I hadn't really considered which filesystem it was.  Locked root vnodes
are bad news anywhere - basically, once the root vnode is locked, the
entire filesystem will quickly become inaccessible.  Only marginally
goos point is that you can still save data in other partitions.

>> Unfortunately, it's not clear (to me) where to go next.  Printing the
>> locked vnodes might help but that's not easy to do without gdb.
>
>You mean that's the point where I need serial console access? I hope to 
>have that running after the holidays.

Running a serial gdb session would be nice but the alternative is to
force a crashdump and debug it offline.  (In theory, you should be
able to issue "call doadump" or "panic" as ddb commands and then
use "gdb -k /usr/obj/usr/src/sys/KERNELNAME/kernel.debug /var/crash/vmcore.N"
but I don't recall the final state of all this functionality in 5.3).
The alternative is to use "x" or "print" to dump the relevant number of
bytes and then manually decode it using the struct vnode definition in
<sys/vnode.h> - and I'm not sure what useful information that would impart.

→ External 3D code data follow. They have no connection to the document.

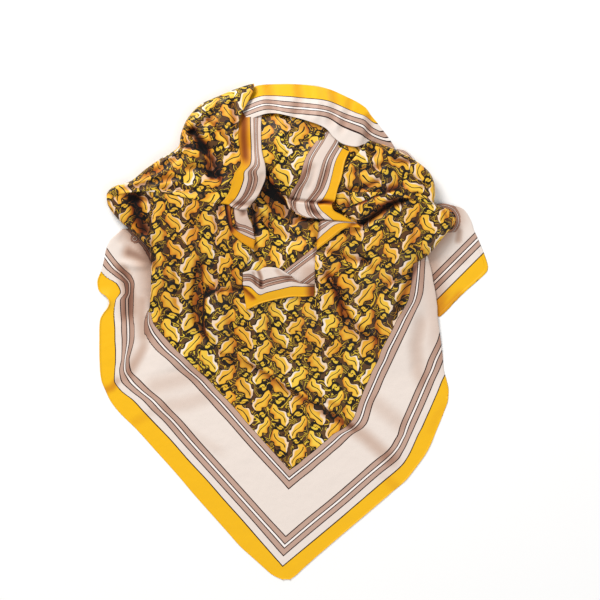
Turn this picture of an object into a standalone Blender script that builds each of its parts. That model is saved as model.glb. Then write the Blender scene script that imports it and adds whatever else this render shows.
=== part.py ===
# Silk square scarf, 900 mm on a side, dropped in a loose heap with one corner spread flat.
# Every stretch of cloth that shows is a wall of its own. The layers inside the heap share one
# rounded solid with a flat underside. The tables are in millimetres and the meshes in metres.
# +Z is up, the floor is z = 0, -Y points along the spread corner, and the origin is the middle
# of the footprint.

import math

import bmesh
import bpy

MM = 0.001

WALL = 1.6  # thickness of a cloth wall
LAYER = 3.0  # rise from one layer of cloth to the next one on it

PILE_HEIGHT = 34.0  # the heap at its highest, under the top layer
PILE_FRONT = -95.0  # y where the cloth starts to climb out of the flat corner
PILE_CREST = 160.0  # y where it has climbed the whole height
BACK_START, BACK_END, BACK_LOSS = 290.0, 375.0, 0.35  # the heap falls away at the back
SIDE_REACH, SIDE_LOSS = 280.0, 0.4  # and towards both sides

HOLLOW_AT = (-10.0, 165.0)  # middle of the hollow between the two shoulders
HOLLOW_SIZE = (45.0, 60.0)
HOLLOW_DEPTH = 18.0

FLAT_HEM = 30.0  # width of the hem band that lies on the floor
HEM_SLOPE = 90.0  # distance from the hem where the flat corner has reached the heap's height
ROLL = 14.0  # width of a folded edge's rounding
ROLL_STEPS = 2

CORE_CENTRE = (-20.0, 160.0)
CORE_LAYERS = 3  # folded layers that show in the edge of the hidden solid
CORE_GROOVE = 0.025  # how far the grooves between them go in, as a share of the radius
CORE_LAYER = -2.5  # its top, in layers from the pleats' own
CORE_LEAST = 4.0
CORE_CHAMFER = 2.0
CORE_SPOKES = 36
CORE_RINGS = (0.94, 0.8, 0.6, 0.4, 0.2)

# Each section of a stretch runs from edge a to edge b. Heights are of the cloth's upper side,
# and None leaves an edge at the heap's own height.
#        a_x   a_y   a_z    b_x   b_y   b_z
FRONT_CORNER = (
    (-16, -371, WALL, -4, -371, WALL),
    (-30, -364, WALL, 5, -364, WALL),
    (-44, -352, WALL, 19, -352, WALL),
    (-68, -331, WALL, 44, -331, WALL),
    (-104, -295, WALL, 86, -295, WALL),
    (-165, -223, WALL, 170, -223, WALL),
    (-198, -187, WALL, 196, -187, WALL),
    (-230, -151, WALL, 216, -151, WALL),
    (-262, -121, WALL, 227, -121, WALL),
    (-278, -97, WALL, 234, -97, WALL),
    (-285, -79, WALL, 232, -79, 1.8),
    (-290, -46, WALL, 225, -46, 2.2),
    (-290, -31, WALL, 223, -31, 2.4),
)

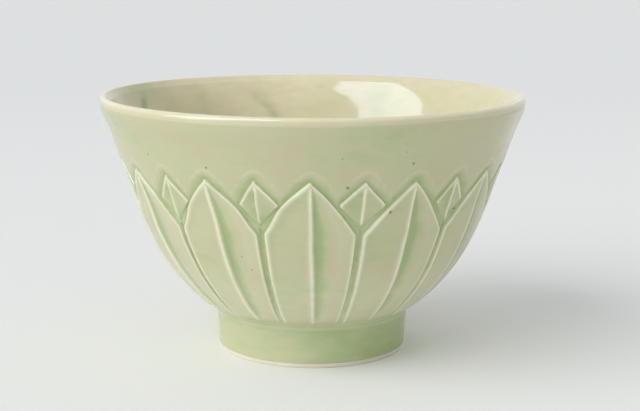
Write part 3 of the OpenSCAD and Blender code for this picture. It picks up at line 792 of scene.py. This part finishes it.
def celadon(name, specks, roughness, thin_colour="#f2efd6"):
    """Ash celadon, dipped and fired: colour runs from cream where it is thin, over khaki, to green where it pools.
    Its two attributes also carry painted light and painted shade.
    """
    tree, shader, material = new_material(name)
    place = add_node(tree, "ShaderNodeTexCoord").outputs["Object"]
    pool_and_shade = add_node(tree, "ShaderNodeAttribute", attribute_name="pool_and_shade").outputs["Fac"]
    crest = add_node(tree, "ShaderNodeAttribute", attribute_name="crest").outputs["Fac"]

    # Clouds drawn out round the bowl shift the glaze between khaki and green
    drawn_out = add_node(tree, "ShaderNodeMapping", {"Vector": place, "Scale": (1, 1, CLOUD_DRAWN)}).outputs["Vector"]
    cloud = add_node(
        tree, "ShaderNodeTexNoise",
        {"Vector": drawn_out, "Scale": 1 / (CLOUD_SIZE * MM), "Detail": 3, "Roughness": 0.55},
    )
    veil = add_node(tree, "ShaderNodeTexNoise", {"Vector": drawn_out, "Scale": 1 / (VEIL_SIZE * MM), "Detail": 3})
    drift = add_node(
        tree, "ShaderNodeMapRange",
        {"Value": cloud.outputs[0], "From Min": 0.4, "From Max": 0.66, "To Min": -0.1, "To Max": 0.24},
    )
    fine = add_node(
        tree, "ShaderNodeMapRange",
        {"Value": veil.outputs[0], "From Min": 0.3, "From Max": 0.7, "To Min": -0.09, "To Max": 0.1},
    )
    patch = add_node(tree, "ShaderNodeMath", {0: pool_and_shade, 1: drift.outputs[0]}, operation="ADD")
    depth = add_node(
        tree, "ShaderNodeMath", {0: patch.outputs[0], 1: fine.outputs[0]}, operation="ADD", use_clamp=True
    )
    ramp = add_node(tree, "ShaderNodeValToRGB", {"Fac": depth.outputs[0]})
    stops = ramp.color_ramp.elements
    stops[0].position, stops[0].color = 0.0, linear("#c8c6a2")
    stops[1].position, stops[1].color = 1.0, linear("#a9b781")
    for position, colour in ((0.2, "#c5c79e"), (0.45, "#b8c396"), (0.75, "#aebd89")):
        stops.new(position).color = linear(colour)

    # A warm blush where the coat is thin
    warm = add_node(tree, "ShaderNodeTexNoise", {"Vector": place, "Scale": 1 / (BLUSH_SIZE * MM), "Detail": 2})
    blush = add_node(
        tree, "ShaderNodeMapRange",
        {"Value": warm.outputs[0], "From Min": 0.5, "From Max": 0.7, "To Min": 0.0, "To Max": 0.26},
    )
    shallow = add_node(
        tree, "ShaderNodeMapRange",
        {"Value": depth.outputs[0], "From Min": 0.1, "From Max": 0.5, "To Min": 1.0, "To Max": 0.0},
    )
    blushing = add_node(
        tree, "ShaderNodeMath", {0: blush.outputs[0], 1: shallow.outputs[0]}, operation="MULTIPLY"
    )
    warmed = add_node(
        tree, "ShaderNodeMix",
        {"Factor": blushing.outputs[0], "A": ramp.outputs["Color"], "B": linear("#cdb895")}, data_type="RGBA",
    )

    # Cream lines on the crests: e to the minus squared distance in line widths. Distances made smaller as painted
    # light, and larger as painted shade, go through this same mix.
    squared = add_node(tree, "ShaderNodeMath", {0: crest, 1: crest}, operation="MULTIPLY")
    minus = add_node(tree, "ShaderNodeMath", {0: squared.outputs[0], 1: -1.0}, operation="MULTIPLY")
    bare = add_node(tree, "ShaderNodeMath", {0: minus.outputs[0]}, operation="EXPONENT")
    uneven = add_node(
        tree, "ShaderNodeMapRange",
        {"Value": veil.outputs[0], "From Min": 0.3, "From Max": 0.68, "To Min": 1.0, "To Max": 0.78},
    )
    thin = add_node(tree, "ShaderNodeMath", {0: bare.outputs[0], 1: uneven.outputs[0]}, operation="MULTIPLY")
    lined = add_node(
        tree, "ShaderNodeMix",
        {"Factor": thin.outputs[0], "A": warmed.outputs["Result"], "B": linear(thin_colour)}, data_type="RGBA",
    )
    colour = lined.outputs["Result"]
    if specks:
        to_speck = speck_distance(tree, place, specks)
        iron = add_node(
            tree, "ShaderNodeMapRange",
            {"Value": to_speck, "From Min": 0.3, "From Max": 1.1, "To Min": 0.75, "To Max": 0.0},
        )
        colour = add_node(
            tree, "ShaderNodeMix", {"Factor": iron.outputs[0], "A": colour, "B": linear("#5c5a3c")}, data_type="RGBA"
        ).outputs["Result"]
    tree.links.new(colour, shader.inputs["Base Color"])
    shader.inputs["Roughness"].default_value = roughness
    shader.inputs["IOR"].default_value = 1.5
    ripple = add_node(tree, "ShaderNodeTexNoise", {"Vector": place, "Scale": 1 / (RIPPLE_SIZE * MM), "Detail": 2})
    wavy = add_node(tree, "ShaderNodeBump", {"Height": ripple.outputs[0], "Strength": 0.25, "Distance": 0.25 * MM})
    tree.links.new(wavy.outputs["Normal"], shader.inputs["Normal"])
    return material


outer_coat.data.materials.append(celadon("celadon over carving, dipped and fired", SPECKS, roughness=0.2))


# ---- Lip glaze ----
# The thin coat over the rolled lip, dipped with the rest. The glaze runs off the roll in the kiln and breaks to
# cream, at a height that wanders a little round the bowl.
COAT_COLUMNS = 360
BREAK_Z, BREAK_TILT, BREAK_WAVE, BREAK_TURN = 70.8, 0.4, 0.15, 1.1  # mm, and radians
BREAK_BAND, CROWN_BAND, OUTSIDE_BAND = (-0.2, 0.7), (71.5, 1.2), (-1, 1.5)  # mm: a start, and the span it takes
# Painted shade: the inside of the lip and the top of the inner wall are painted darker at the far left.
BACK_LEFT, FAR_LEFT_SHADE = (205, 30), (250, 14)  # degrees: where the coat is paler, and where it is darker
INSIDE_CREST, BACK_PALER, FAR_PAINTED_SHADE = 0.75, 0.6, 0.5  # distances from a crest, in widths of its pale line
LIP_LOW, LIP_BREAK, LIP_CROWN = 1.65, 1.35, 0.65
THIN_POOL = 0.05


def lip_outline(inset, depth, steps):
    """The lip's outline: the wall's top, the oval up to where it is left, and the top of the inside."""
    wall_top = [[wall_radius(SEAM_Z, inset), SEAM_Z]]
    inside_top = [[inside_radius(INSIDE_TOP_Z, depth), INSIDE_TOP_Z]]
    return np.concatenate([wall_top, lip_arc(inset, -LIP_START, LIP_LEAVE, steps), inside_top])


lip_outer = lip_outline(0, WALL_T, LIP_STEPS)
lip_inner = lip_outline(LIP_GLAZE_T, WALL_T - INNER_GLAZE_T, LIP_BACK_STEPS)
rings = turned(np.concatenate([lip_outer, lip_inner[::-1]]), COAT_COLUMNS)
around = np.radians(degrees_round(rings))
break_z = BREAK_Z + BREAK_TILT * np.sin(around - BREAK_TURN) + BREAK_WAVE * np.sin(3 * around)
outside = rising(np.hypot(rings[..., 0], rings[..., 1]) - lip_middle[0], *OUTSIDE_BAND)
thin_lip = rising(rings[..., 2] - break_z, *BREAK_BAND)
crown = rising(rings[..., 2], *CROWN_BAND)
around = degrees_round(rings) % 360
lip_crest = INSIDE_CREST + outside * (LIP_LOW - LIP_BREAK * thin_lip - LIP_CROWN * crown)
# Painted shade: the lip's inside is painted darker at the far left; at the back left it is paler.
lip_crest -= (BACK_PALER * bell(around, *BACK_LEFT) - FAR_PAINTED_SHADE * bell(around, *FAR_LEFT_SHADE)) * (1 - outside)
lip_coat = closed_skin("lip_coat", rings, True, {"pool_and_shade": THIN_POOL * (1 - outside), "crest": lip_crest})
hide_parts("lip_glaze")
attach(lip_coat, BODY)
lip_coat.data.materials.append(celadon("celadon run thin over the lip", [], roughness=0.1, thin_colour="#f4ebcd"))


# ---- Inner glaze ----
# The coat that was poured into the bowl and turned out again. It is even and glossy, with a few thicker runs down
# the wall and a greener pool in the well. Near the rim at the far left it is painted darker, as painted shade.

# Runs: degrees round from the front, width in degrees, extra pool, and lean in degrees for each mm
GLAZE_RUNS = [
    (245, 1.7, 1.0, -0.6), (232, 3.0, 0.12, -0.4), (219, 2.0, 0.14, 0.0), (204, 2.0, 0.35, 1.0), (199, 2.4, 0.3, 0.6),
    (158, 3.0, 0.12, 0.0), (118, 4.0, 0.12, 0.2), (62, 3.6, 0.2, -0.2), (20, 4.5, 0.12, 0.3), (330, 2.6, 0.22, 0.1),
    (289, 4.0, 0.16, -0.3),
]
RUNS_START_H, RUNS_END = 3, (28, 21)  # mm: they set in within this of the seam, and fade out over the well
RIM_BAND, WELL_BAND = (62, 9), (GLAZED_FLOOR_Z + 1, 16)
PALE_STREAK = (196, 13)  # degrees: its middle and its width
RUN_DARKER, WELL_DARKER, RIM_PAINTED_SHADE, WELL_POOL = 1.2, 0.45, 0.7, 0.3
inner_face = inside_outline(WALL_T, GLAZED_FLOOR_Z, INSIDE_STEPS)
inner_back = inside_outline(WALL_T - INNER_GLAZE_T, GLAZED_FLOOR_Z - INNER_GLAZE_T, INSIDE_BACK_STEPS)
rings = turned(np.concatenate([inner_face, inner_back[::-1]]), COAT_COLUMNS)
height = rings[..., 2]
around = degrees_round(rings) % 360
above_well = rising(height, *RUNS_END)
runs = sum(
    strength * bell(around, degrees + lean * (height - SEAM_Z), width)
    for degrees, width, strength, lean in GLAZE_RUNS
)
runs = runs * smooth_step((SEAM_Z - height) / RUNS_START_H) * above_well
in_well = 1 - rising(height, *WELL_BAND)
near_rim = rising(height, *RIM_BAND)
paler = np.clip(above_well * bell(around, *PALE_STREAK) + near_rim * bell(around, *BACK_LEFT), 0, 1)
inner_crest = INSIDE_CREST - BACK_PALER * paler + RUN_DARKER * np.clip(runs, 0, 1) + WELL_DARKER * in_well
# Painted shade: the top of the inner wall is painted darker at the far left.
inner_crest += RIM_PAINTED_SHADE * bell(around, *FAR_LEFT_SHADE) * near_rim
inner_pool = THIN_POOL + runs + WELL_POOL * in_well
inner_coat = closed_skin("inner_coat", rings, False, {"pool_and_shade": inner_pool, "crest": inner_crest})
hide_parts("inner_glaze")
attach(inner_coat, BODY)
inner_coat.data.materials.append(celadon("celadon poured inside", [], roughness=0.08, thin_colour="#f2e9c9"))


# ---- Foot glaze ----
# The coat on the side of the foot, dipped with the rest. It pools in the corner under the petals, where it is also
# painted paler as painted light in their shade, and it is painted darker and greener towards the right as painted
# shade. It is wiped off above the standing ring so that the bowl doesn't stick to the kiln's shelf.
SIDE_POOL, RIGHT_PAINTED_SHADE, CORNER_POOL, CORNER_PAINTED_LIGHT = 0.15, 0.6, 0.3, 1.8
SHADE_RIGHT_BAND, CORNER_BAND = (-0.75, 1.75), (9.8, 1.6)  # of the sine of the angle, and in mm
side_rows = rows_between(BARE_H + GLAZE_T / 2, (JOIN_LOW_Z, 10))
fillet_rows = rows_between(JOIN_LOW_Z, (FOOT_H, 12))
foot_outer = np.concatenate(
    [
        np.stack([foot_radius(side_rows), side_rows], 1)[:-1],
        np.stack([join_radius(fillet_rows), fillet_rows], 1),
    ]
)
foot_inner = np.array([[foot_radius(BARE_H) - GLAZE_T, BARE_H], [foot_radius(FOOT_H) - GLAZE_T, FOOT_H]])
rings = turned(np.concatenate([foot_outer, foot_inner[::-1]]), COAT_COLUMNS)
shade_to_right = rising(np.sin(np.radians(degrees_round(rings))), *SHADE_RIGHT_BAND)
near_top = rising(rings[..., 2], *CORNER_BAND)
# Painted shade: the coat is painted darker and greener towards the right; the corner's pooling is the glaze's own.
pooled = SIDE_POOL + RIGHT_PAINTED_SHADE * shade_to_right + CORNER_POOL * near_top * (1 - shade_to_right)
# Painted light: the corner under the petals, which they shade, is painted paler.
foot_coat = closed_skin("foot_coat", rings, True, {"pool_and_shade": pooled, "crest": NO_LINE - CORNER_PAINTED_LIGHT * near_top})
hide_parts("foot_glaze")
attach(foot_coat, BODY)
foot_coat.data.materials.append(celadon("celadon wiped at the foot", [], roughness=0.2))


# ---- Base glaze ----
# The coat in the recess inside the foot. It was poured in, and wiped off beside the standing ring, which stays bare.
# It pools evenly on the level ceiling.
BASE_POOL = 0.35
rings = turned(
    np.concatenate([recess_outline(GLAZE_T, BARE_INSIDE_H)[::-1], recess_outline(0, BARE_INSIDE_H)]), COAT_COLUMNS
)
even = np.ones(rings.shape[:2])
base_coat = closed_skin("base_coat", rings, False, {"pool_and_shade": BASE_POOL * even, "crest": NO_LINE * even})
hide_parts("base_glaze")
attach(base_coat, BODY)
base_coat.data.materials.append(celadon("celadon under the foot", [], roughness=0.2))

>> >The first app that froze as far as I could tell was xmms.
>>
>> Actually, the locks suggest that the problem started with pid 678 -
>> kdeinit. This is unlikely to be
>
>Well, xmms is just the first app where it became apparent :)
>PID 678 is really kded (at least it is at the moment

3.jpg shows pid 678 as kdeinit.  (I'm not really sure what purpose
kdeinit processes serve other than clogging up the process table but I
don't run KDE and am trying to convince my son to give up on it).

>Btw, is my assumption that this is a kernel problem, not a problem with 
>any of my applications, correct?

Apart from the rtptio/idprio inversion problems (which you've already
ruled out) it shouldn't be anything application related.  Kris's point
about disk problems is well taken - I hadn't mentioned it because
there would be syslog and console messages.

Unfortunately, at this point, I'm a bit stumped.